11 May 2006 | Anusha Bradley
An in-depth CSR auditing programme run by high street retailer H&M has uncovered an increase in document forgery and abuses of child labour laws among suppliers.
Last year the Swedish clothing firm, which has 1196 stores worldwide, launched a comprehensive programme and improved training for its 40-strong auditing team. The firm's corporate social responsibility (CSR) report says 6 per cent of all 2,670 audits conducted last year were undertaken using the programme, which checks 300 areas of factory management and working conditions.
"As a result, we have detected and begun to address violations that we were not able to verify using our traditional inspection methods," the report said.
Auditors now check documents more thoroughly, and noticed an increase in falsified papers in its Romanian factories after the government started to crack down on labour law compliance. Fake documents were also found in Chinese and Indian factories. Eight per cent of audits in Asian factories, and 24 per cent in European factories uncovered abuses of child and young workers laws.
In its report H&M said it was difficult to always stick to the legal limit of 32 hours of overtime per worker per month, as production was not constant throughout the year.
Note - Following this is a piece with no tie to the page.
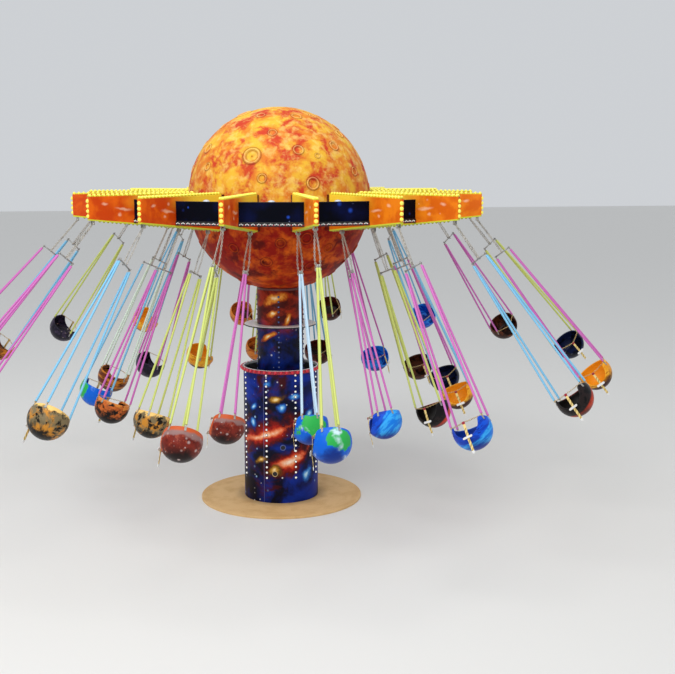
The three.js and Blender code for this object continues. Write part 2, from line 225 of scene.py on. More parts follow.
class Paint:
    """A finish being mixed: most calls add a node and return the socket that carries on."""

    def __init__(self, name, specular=None, **settings):
        self.material = bpy.data.materials.new(name)
        self.material.use_nodes = True
        self.tree = self.material.node_tree
        self.shader = next(n for n in self.tree.nodes if n.type == "BSDF_PRINCIPLED")
        for socket, value in settings.items():
            self.set(socket.replace("_", " ").title(), value)
        if specular is not None:
            self.set("Specular IOR Level", specular)

    def set(self, socket, value):
        target = self.shader.inputs[socket]
        if isinstance(value, bpy.types.NodeSocket):
            self.tree.links.new(value, target)
        elif target.type == "RGBA" and isinstance(value, int):
            target.default_value = linear(value)
        else:
            target.default_value = value

    def node(self, kind, inputs, **settings):
        return add_node(self.tree, kind, inputs, **settings)

    def done(self, colour):
        self.set("Base Color", colour)
        return self.material

    def place(self):
        return self.node("ShaderNodeTexCoord", {}).outputs["Object"]

    def kept(self, name):
        return self.node("ShaderNodeAttribute", {}, attribute_name=name)

    def maths(self, operation, *values):
        return self.node("ShaderNodeMath", dict(enumerate(values)), operation=operation).outputs[0]

    def plus(self, first, second):
        return self.maths("ADD", first, second)

    def less(self, first, second):
        return self.maths("SUBTRACT", first, second)

    def times(self, first, second):
        return self.maths("MULTIPLY", first, second)

    def vectors(self, operation, first, second=(0, 0, 0)):
        made = self.node("ShaderNodeVectorMath", {0: first, 1: second}, operation=operation)
        return made.outputs["Vector" if operation == "ADD" else "Value"]

    def parts(self, vector):
        made = self.node("ShaderNodeSeparateXYZ", {0: vector})
        return made.outputs[0], made.outputs[1], made.outputs[2]

    def vector(self, x, y, z):
        return self.node("ShaderNodeCombineXYZ", {0: x, 1: y, 2: z}).outputs[0]

    def out_from_axis(self, x, y):
        return self.maths("SQRT", self.plus(self.times(x, x), self.times(y, y)))

    def stretch(self, vector, scale, location=(0, 0, 0)):
        made = self.node("ShaderNodeMapping", {"Vector": vector, "Scale": scale, "Location": location})
        return made.outputs[0]

    def cloud(self, vector, scale, detail=3.0, rough=0.55, warp=0.0):
        return self.node("ShaderNodeTexNoise", {
            "Vector": vector, "Scale": scale, "Detail": detail, "Roughness": rough, "Distortion": warp,
        }).outputs["Fac"]

    def ease(self, value, low, high):
        """Nought below low, one above high, smooth between. It runs down where low is above high."""
        return self.node("ShaderNodeMapRange", {
            "Value": value, "From Min": low, "From Max": high, "To Min": 0.0, "To Max": 1.0,
        }, interpolation_type="SMOOTHSTEP").outputs[0]

    def mix(self, share, first, second):
        made = self.node("ShaderNodeMix", {"Factor": share}, data_type="RGBA")
        for index, value in ((6, first), (7, second)):
            if isinstance(value, bpy.types.NodeSocket):
                self.tree.links.new(value, made.inputs[index])
            else:
                made.inputs[index].default_value = linear(value)
        return made.outputs[2]

    def bumps(self, height, strength=0.4, depth=0.01):
        made = self.node("ShaderNodeBump", {"Height": height, "Strength": strength, "Distance": depth})
        self.set("Normal", made.outputs[0])

    def stars(self, vector, scale, size, share):
        """Round specks: one where a cell's random shade is under the share."""
        made = self.node("ShaderNodeTexVoronoi", {"Vector": vector, "Scale": scale, "Randomness": 1.0})
        shade = self.parts(made.outputs["Color"])
        chosen = self.ease(shade[0], share, share - 0.02)
        width = self.times(shade[1], size)
        return self.times(chosen, self.ease(made.outputs["Distance"], width, 0.0))

    def far_from(self, across, up, start, end, width, wobble=None):
        """Nought in the middle of a long oval on an unrolled wall, and one on its outline."""
        middle = [(a + b) / 2 for a, b in zip(start, end)]
        slope = math.atan2(end[1] - start[1], end[0] - start[0])
        half = math.dist(start, end) / 2
        x = self.less(across, middle[0])
        z = self.less(up, middle[1])
        along = self.plus(self.times(x, math.cos(slope)), self.times(z, math.sin(slope)))
        aside = self.less(self.times(z, math.cos(slope)), self.times(x, math.sin(slope)))
        if wobble is not None:
            aside = self.plus(aside, wobble)
        shares = self.vector(self.maths("DIVIDE", along, half), self.maths("DIVIDE", aside, width), 0.0)
        return self.vectors("LENGTH", shares)

    def streak(self, *where):
        """A long soft oval from one point of an unrolled wall to another."""
        return self.ease(self.far_from(*where), 1.0, 0.1)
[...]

"Suppliers often felt compelled to falsify documents to comply with labour laws, for fear of not getting orders," it found.
Karolina Dubowicz, who is responsible for H&M's CSR reporting, told SM
the firm tried to encourage suppliers to be honest from the start.
"We don't demand full compliance from day one but we want full honesty," she said. Under the new system suppliers are audited from the start. A two-year action plan addressing any problems is created and H&M assists manufacturers to implement them.
H&M aims to use the new programme to conduct all its audits by the end of this year.